Alternatively, if the clerk approved the veto, the General Assembly could challenge it in court.
Even McAuliffe put pressure on Northam to act on Thursday, tweeting a reminder that he had paved the way for joining the regional carbon initiative with an executive order.
“The GOP has snuck language into VA budget to reverse that historic action,” McAuliffe tweeted. “This attack on the environment must be stopped.”
House Speaker Kirk Cox praised Northam’s action on the budget. “I am pleased the Governor is recognizing the constitutional authority of the General Assembly to set conditions and restrictions on appropriations,” Cox (R-Colonial Heights) said in a news release. “I hope the Governor’s deference today will make future governors think twice before attempting to trespass on legislative prerogatives.”

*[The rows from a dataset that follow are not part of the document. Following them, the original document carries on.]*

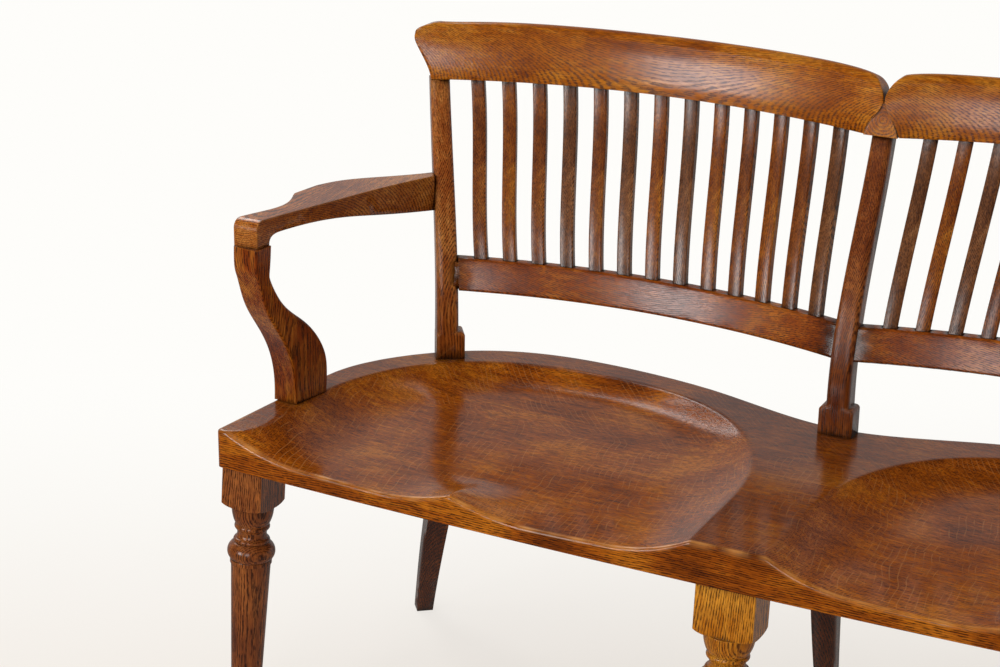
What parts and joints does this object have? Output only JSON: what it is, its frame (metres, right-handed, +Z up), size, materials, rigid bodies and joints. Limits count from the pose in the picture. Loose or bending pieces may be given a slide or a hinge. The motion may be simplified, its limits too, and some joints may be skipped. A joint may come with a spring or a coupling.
{
  "type": "chair-back settee",
  "caption": "Oak settee with a plank seat carved into two saddle hollows, turned front legs, swept rear legs and a bowed slatted back with curved crest rails",
  "frame": {"origin": "on the floor below the middle of the settee's length and depth", "axes": "+X along the seat to the sitter's left, +Y from front to back, +Z up"},
  "size_m": [1.405, 0.5738, 0.8706],
  "materials": {
    "waxed_oak": "dark stained quarter-sawn oak under worn wax",
    "bare_oak": "bare oak, hidden in the joints"
  },
  "bodies": {
    "root": {"seat_board_front": "waxed_oak", "seat_board_middle": "waxed_oak", "seat_board_rear": "waxed_oak", "seat_tongues": "bare_oak", "leg_front_left": "waxed_oak", "leg_front_centre": "waxed_oak", "leg_front_right": "waxed_oak", "leg_rear_left": "waxed_oak", "leg_rear_centre": "waxed_oak", "leg_rear_right": "waxed_oak", "post_left": "waxed_oak", "post_centre": "waxed_oak", "post_right": "waxed_oak", "rail_left": "waxed_oak", "rail_right": "waxed_oak", "crest_left": "waxed_oak", "crest_right": "waxed_oak", "crest_wedge": "waxed_oak", "crest_peg": "bare_oak", "arm_left": "waxed_oak", "arm_right": "waxed_oak", "arm_support_left": "waxed_oak", "arm_support_right": "waxed_oak", "arm_support_dowels": "bare_oak", "arm_joint_dowels": "bare_oak", "slat_left_01": "waxed_oak", "slat_left_02": "waxed_oak", "slat_left_03": "waxed_oak", "slat_left_04": "waxed_oak", "slat_left_05": "waxed_oak", "slat_left_06": "waxed_oak", "slat_left_07": "waxed_oak", "slat_left_08": "waxed_oak", "slat_left_09": "waxed_oak", "slat_left_10": "waxed_oak", "slat_left_11": "waxed_oak", "slat_left_12": "waxed_oak", "slat_left_13": "waxed_oak", "slat_right_01": "waxed_oak", "slat_right_02": "waxed_oak", "slat_right_03": "waxed_oak", "slat_right_04": "waxed_oak", "slat_right_05": "waxed_oak", "slat_right_06": "waxed_oak", "slat_right_07": "waxed_oak", "slat_right_08": "waxed_oak", "slat_right_09": "waxed_oak", "slat_right_10": "waxed_oak", "slat_right_11": "waxed_oak", "slat_right_12": "waxed_oak", "slat_right_13": "waxed_oak"}
  },
  "joints": []
}
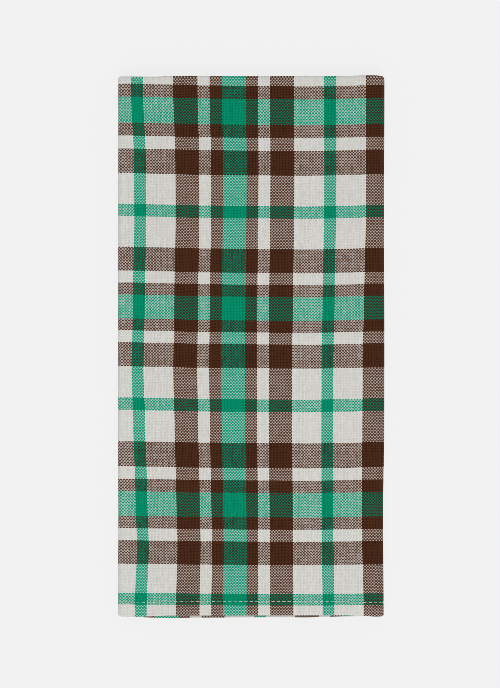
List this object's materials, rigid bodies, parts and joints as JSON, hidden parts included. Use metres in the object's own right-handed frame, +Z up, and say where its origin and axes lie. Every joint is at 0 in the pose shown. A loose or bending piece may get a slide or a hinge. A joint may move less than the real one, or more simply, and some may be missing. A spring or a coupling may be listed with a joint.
{
  "type": "folded cloth napkin",
  "caption": "Checked cotton table napkin with turned hems, folded lengthwise and then across into a flat narrow pad that lies on a table beside a place setting.",
  "frame": {"origin": "under the middle of the folded napkin, on the surface it lies on", "axes": "+X toward the single thick fold, +Y toward the first fold, away from the hem edges, +Z up"},
  "size_m": [0.123, 0.2522, 0.0117],
  "materials": {
    "cloth": "matt plain-woven cotton, checked in off-white, dark brown and green"
  },
  "bodies": {
    "root": {"napkin": "cloth"}
  },
  "joints": []
}
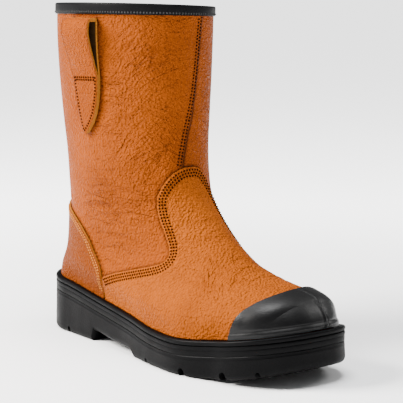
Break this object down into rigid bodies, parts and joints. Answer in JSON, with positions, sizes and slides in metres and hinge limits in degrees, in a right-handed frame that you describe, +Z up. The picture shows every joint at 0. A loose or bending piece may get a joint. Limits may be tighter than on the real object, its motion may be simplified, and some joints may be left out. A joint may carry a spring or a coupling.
{
  "type": "rigger boot",
  "caption": "Pull-on rigger boot with a tall hollow leather shaft, vamp tongue, heel counter, two pull loops, rubber toe guard and a notched heeled sole",
  "frame": {"origin": "Middle of the sole's length and width, on the floor plane under the tread", "axes": "+X to the toe, +Y to the inner side of the foot, +Z up the shaft"},
  "size_m": [0.311, 0.1362, 0.2848],
  "materials": {
    "tan_leather": "matte",
    "vamp_leather": "satin",
    "black_rubber": "satin",
    "cap_rubber": "satin",
    "black_trim": "satin",
    "insole_board": "matte"
  },
  "bodies": {
    "root": {"outsole": "black_rubber", "midsole": "black_rubber", "insole": "insole_board", "upper": "tan_leather", "vamp": "vamp_leather", "heel_counter": "tan_leather", "toe_cap": "cap_rubber", "collar_binding": "black_trim", "pull_loop_outer": "tan_leather", "pull_loop_inner": "tan_leather"}
  },
  "joints": []
}
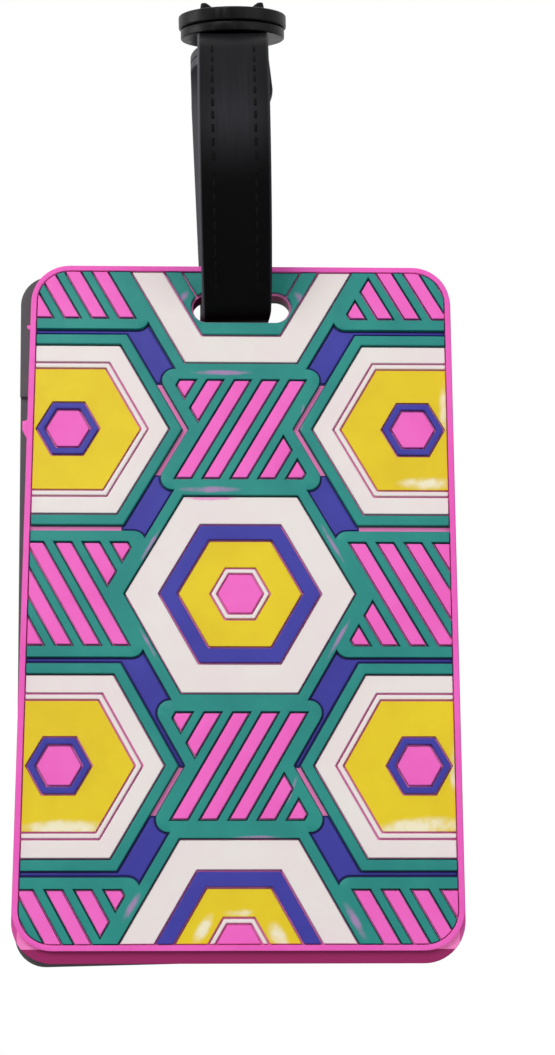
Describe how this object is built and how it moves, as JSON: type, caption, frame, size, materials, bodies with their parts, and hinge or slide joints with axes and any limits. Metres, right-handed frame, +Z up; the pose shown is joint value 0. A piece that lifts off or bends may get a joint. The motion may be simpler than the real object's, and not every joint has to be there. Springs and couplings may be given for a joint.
{
  "type": "luggage tag",
  "caption": "Soft moulded luggage tag with a raised hexagon pattern, a card pocket behind and a strap loop closed by a round twist button.",
  "frame": {"origin": "hanging point: the middle of the button stud's underside, at the top of the inside of the strap loop", "axes": "+Z up along the hanging tag, -Y the way the decorated face looks, +X to the right of the decorated face"},
  "size_m": [0.0669, 0.0267, 0.147],
  "materials": {
    "pink_pvc": "soft moulded PVC, satin",
    "teal_pvc": "soft moulded PVC, satin",
    "white_pvc": "soft moulded PVC, satin",
    "yellow_pvc": "soft moulded PVC, satin",
    "navy_pvc": "soft moulded PVC, satin",
    "grey_pvc": "soft moulded PVC, fine matt grain",
    "clear_film": "clear glossy film",
    "card": "uncoated card",
    "black_pvc": "semi-gloss moulded PVC with embossed dashes",
    "black_abs": "moulded plastic, semi-gloss"
  },
  "bodies": {
    "strap": {"strap": "black_pvc", "button_stud": "black_abs", "button_socket": "black_abs"},
    "tag": {"front_panel": "pink_pvc", "teal_lattice": "teal_pvc", "teal_slot_ring": "teal_pvc", "teal_slot_field": "teal_pvc", "teal_side_borders": "teal_pvc", "white_ring_top": "white_pvc", "white_ring_centre": "white_pvc", "white_ring_bottom": "white_pvc", "white_side_rings": "white_pvc", "white_line_centre": "white_pvc", "white_line_bottom": "white_pvc", "white_side_lines": "white_pvc", "yellow_field_centre": "yellow_pvc", "yellow_field_bottom": "yellow_pvc", "yellow_side_fields": "yellow_pvc", "navy_ring_centre": "navy_pvc", "navy_ring_bottom": "navy_pvc", "navy_side_rings": "navy_pvc", "navy_channels_top": "navy_pvc", "navy_fields_upper": "navy_pvc", "navy_channels_lower": "navy_pvc", "navy_channels_bottom": "navy_pvc", "pink_hexagon_centre": "pink_pvc", "pink_hexagon_bottom": "pink_pvc", "pink_side_hexagons": "pink_pvc", "bars_top_corners": "pink_pvc", "bars_upper_centre": "pink_pvc", "bars_middle_sides": "pink_pvc", "bars_lower_centre": "pink_pvc", "bars_bottom_corners": "pink_pvc", "back_panel": "grey_pvc", "window_film": "clear_film"},
    "card": {"id_card": "card"},
    "cap": {"button_cap": "black_abs"}
  },
  "joints": [
    {"name": "tag_swing", "type": "hinge", "parent": "strap", "child": "tag", "pos_m": [0, 0.00649, -0.03371], "axis": [1, 0, 0], "range_deg": [-40, 80]},
    {"name": "card_slide", "type": "slide", "parent": "tag", "child": "card", "axis": [-1, 0, -0.0017], "range_m": [0, 0.06]},
    {"name": "cap_twist", "type": "hinge", "parent": "strap", "child": "cap", "pos_m": [0, 0, 0], "axis": [0, -0.3173, 0.9483], "range_deg": [0, 90]}
  ]
}
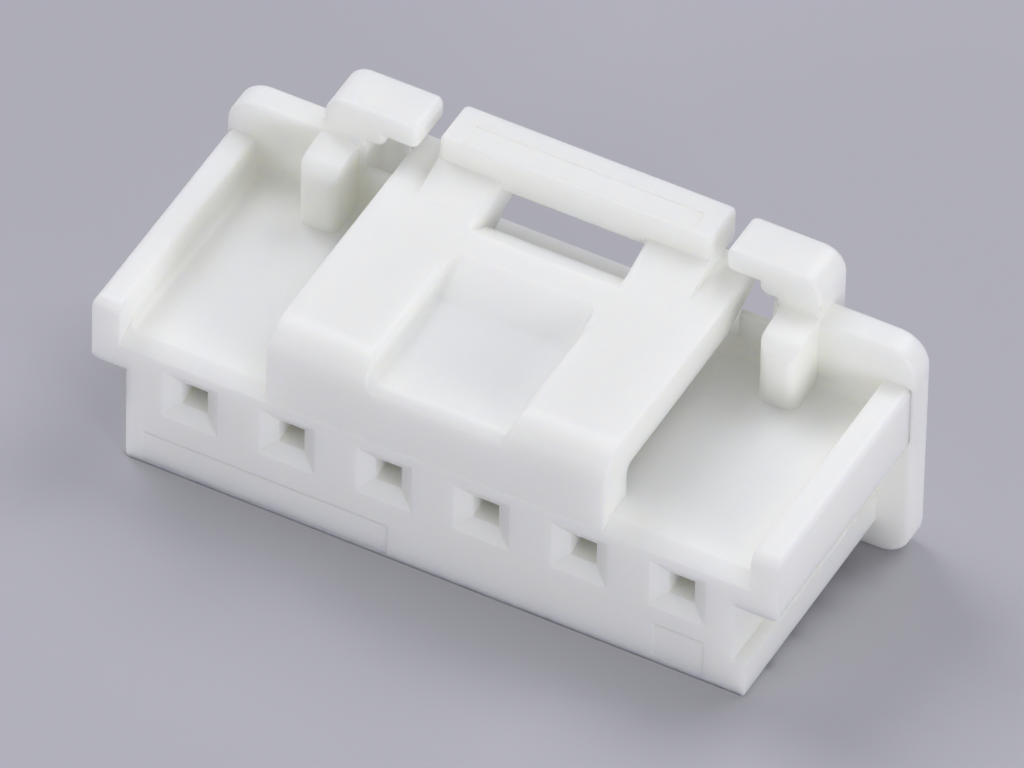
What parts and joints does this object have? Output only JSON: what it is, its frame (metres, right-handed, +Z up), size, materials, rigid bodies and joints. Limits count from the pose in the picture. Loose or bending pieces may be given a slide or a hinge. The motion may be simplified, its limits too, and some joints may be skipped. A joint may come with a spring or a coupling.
{
  "type": "wire to board connector housing",
  "caption": "Moulded plastic housing for a small wire to board connector, with a row of pin entries, side rails, a rear flange and a flexing latch with a press pad.",
  "frame": {"origin": "middle of the part's footprint, level with the lowest edge of the rear flange", "axes": "+X along the row of circuits, to the side with the keying rib; +Y from the mating face to the wire side; +Z up, to the latch"},
  "size_m": [0.0142, 0.0064, 0.006],
  "materials": {
    "moulding": "natural, unpigmented moulding with a fine satin surface"
  },
  "bodies": {
    "root": {"housing": "moulding"}
  },
  "joints": []
}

A spokeswoman for the governor said Northam did not see the need for a legal showdown with legislators. “The speedier remedy for these out-of-touch provisions is the election of Democratic majorities in November,” spokeswoman Ofirah Yheskel said via text message.
In the meantime, Yheskel said, the state Department of Environmental Quality will look for ways to implement carbon-reduction plans. The state’s Air Pollution Control Board authorized such steps last month in anticipation of participating in the regional cap-and-trade marketplace.
All 140 seats in the General Assembly are on the ballot this fall. Republicans hold two-seat majorities in each chamber, and Democrats are hoping to flip them both.
Democratic momentum has been slowed since February, though, when all three executive branch leaders — Northam, Lt. Gov. Justin Fairfax (D) and Attorney General Mark Herring (D) — were crippled by scandals. Northam and Herring have admitted blackface incidents from decades ago, while Fairfax has strongly denied charges of sexual assault levied by two women over alleged incidents from 2000 and 2004.
The situation has hampered the leaders’ ability to raise money for the legislative elections and raised questions about their remaining political clout.
“I doubt we’d be in this situation if it weren’t for the blackface scandal,” said one environmental activist, who spoke on the condition of anonymity to address the sensitive subject. This person said Northam’s diminished status prevented him from facing down Republicans over the veto.
Shepherd, of the NRDC, said the “inexplicable abdication of duty sows further doubts about his capacity to lead.”
Environmental groups have been among Northam’s top campaign supporters. Aside from a Democratic Party organization, the Virginia League of Conservation Voters was the most generous donor to Northam’s election in 2017, at almost $2.9 million, according to the nonpartisan Virginia Public Access Project.
“Virginians elected Northam, in part, because he promised to take serious climate action,” the league’s executive director, Michael Town, said Thursday via email. “Today, he failed to live up to that promise.”